Either there are indeed hundreds or thousands of AI bots DDoSing the entire internet, or a couple of bots are needlessly hammering it over and over and over again. I'm not sure which option is worse.

n1xis10t 19 hours ago | parent [-]

Imagine if all this scraping was going into a search engine with a massive index, or a bunch of smaller search engines that a meta-search engine could be made for. This’d be a lot more cool in that case

thethingundone 19 hours ago | parent | prev [-]

AFAIK it keeps a user counted as online for 5 or 15 minutes (I think 5). It’s a Woltlab Burning Board.

Edit: it’s 15 minutes.

danpalmer 18 hours ago | parent [-]

And what is a "user"?

thethingundone 16 hours ago | parent [-]

Whatever the forum software Woltlab Burning Board considers a user.

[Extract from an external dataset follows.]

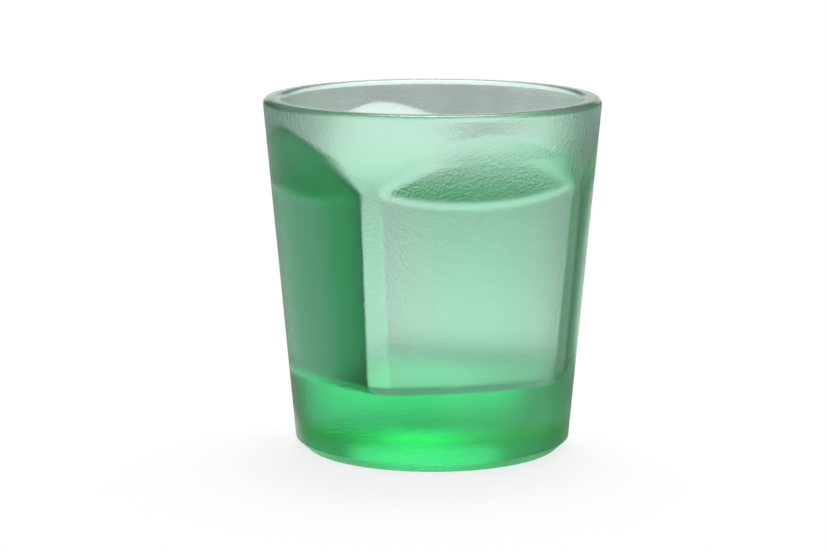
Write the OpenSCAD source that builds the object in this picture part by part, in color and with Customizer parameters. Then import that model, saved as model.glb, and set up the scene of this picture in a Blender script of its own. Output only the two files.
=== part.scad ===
// Short drinking tumbler of satin green glass, pressed in one piece.
// Outside it is a plain round taper. Inside, four sloping shoulders lead from the round
// wall in to four flats, which make a square well. Between the flats the round wall runs
// on down to the floor as a narrow strip at each corner. The thick base is solid glass.
// Millimetres. The origin is the centre of the underside, with +Z up.

/* [Outside] */
// Diameter across the rim, before its edge is rounded
top_d = 84; // [78:1:92]
// Diameter that the tapered side would have on the table, before its heel is bevelled
base_d = 68; // [64:1:74]
// Height from the table to the top of the lip
height = 88; // [82:1:100]

/* [Heel] */
// Height of the bevel between the side and the underside
heel_h = 2.8; // [2:0.2:4]
// Level width of that bevel on the table
heel_w = 2.8; // [2:0.2:3.8]
// Radius of the rounded edge between the bevel and the underside
heel_foot_r = 2; // [1:0.2:3]
// Radius of the edge between the bevel and the side
heel_arris_r = 0.4; // [0.2:0.1:0.8]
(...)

If I recall correctly, it tries to build an identifier based on PHP session ids, so most likely simply cookies.

danpalmer 14 hours ago | parent [-]

This is exactly my point. Scrapers typically don't store cookies, so every single request is likely to be a "new" user as far as the forum software is concerned.

Couple that with 15 minute session times, and that could just be one entity scraping the forum at 30 requests per second. One scraper going moderately fast sounds far less bad than 29000 bots.

It still sounds excessive for a niche site, but I'd guess this is sporadic, or that the forum software has a page structure that traps scrapers accidentally, quite easy to do.

mrweasel 7 hours ago | parent | prev | next [-]

Why pay for storage when you do it for them?

GaryBluto 6 hours ago | parent | prev | next [-]

Why do you keep it operating? Is it the aquarium value?

csomar 4 hours ago | parent | prev | next [-]

Sure you do by now. You are the hard drive.

sandblast 20 hours ago | parent | prev | next [-]

Are you sure the counter is not broken?

thethingundone 19 hours ago | parent [-]

Yes, it’s running on a Woltlab Burning Board since forever.

andrepd 20 hours ago | parent | prev [-]

When you have trillions of dollars being poured into your company by the financial system, and when furthermore there are no repercussions for behaving however you please, you tend not to care about that sort of "waste".